2. In a medium pot, sauté onions, carrots and celery in ¼ cup water or vegetable broth until slightly browned, approximately 5 minutes. Add the cooked wild rice, cooked brown rice, mushrooms, poultry seasoning, sage, black pepper and remaining water or vegetable broth.
3. Bring to a boil on medium-high heat and then simmer on medium-low heat for 30-40 minutes until all liquid is absorbed. Add parsley and nuts and cook for 2 more minutes. Remove from heat.
4. Spoon rice mixture into each squash. Cover with foil and return to the oven. Bake for 20-25 additional minutes or until squash is tender. Serve warm.
Challah Bread Stuffing
From: Eric Greenspan
2 cups finely chopped onions
2 cups finely chopped celery
8 tablespoons schmaltz (rendered chicken fat)

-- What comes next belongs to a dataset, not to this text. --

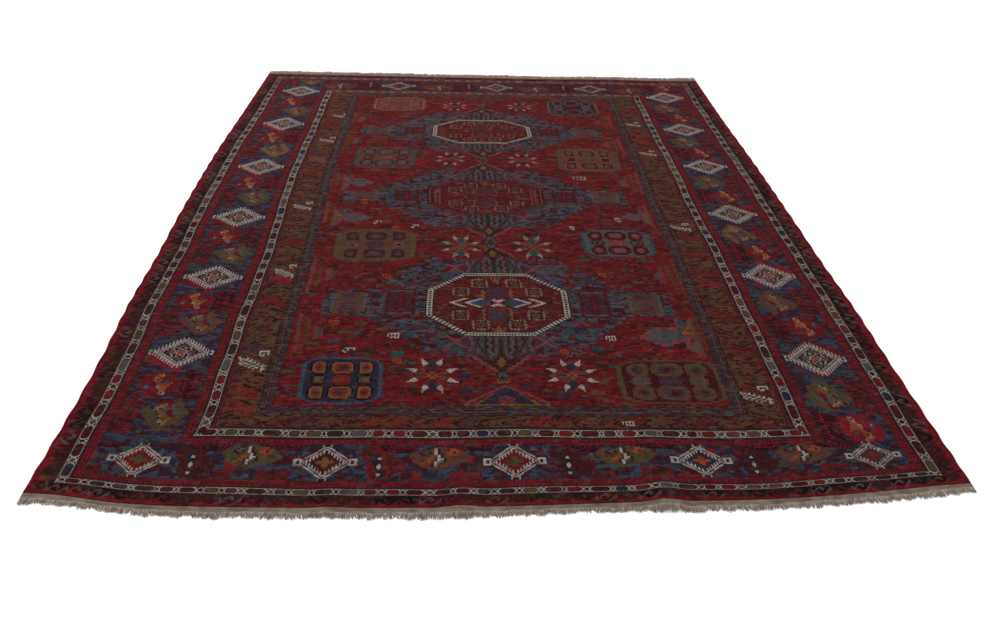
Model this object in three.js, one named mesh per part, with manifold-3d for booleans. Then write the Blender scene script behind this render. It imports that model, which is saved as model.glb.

1 cup turkey liver, sautéed and chopped
¾ teaspoon ground caraway seed
½ teaspoon fresh thyme
1 ½ teaspoons ground celery seed
salt and ground black pepper, to taste
1 one-pound challah bread, cubed and toasted
½ cup chicken stock
1. Preheat oven to 350 degrees Fahrenheit. In a large skillet, cook the onion and celery in melted schmaltz over medium heat, stirring occasionally, until softened and light golden.
2. Add the caraway, thyme, celery seed, and salt and pepper to taste. Cook the mixture, stirring, for 3 minutes.
3. Transfer the mixture to a large bowl, add the liver, chicken stock, toasted challah cubes and eggs. Combine all ingredients gently but thoroughly. Put the mixture into a medium casserole dish and bake for 45 minutes, until browned and crispy on top.
4. Serve immediately. The stuffing can also be made ahead and refrigerated, then reheated to serve.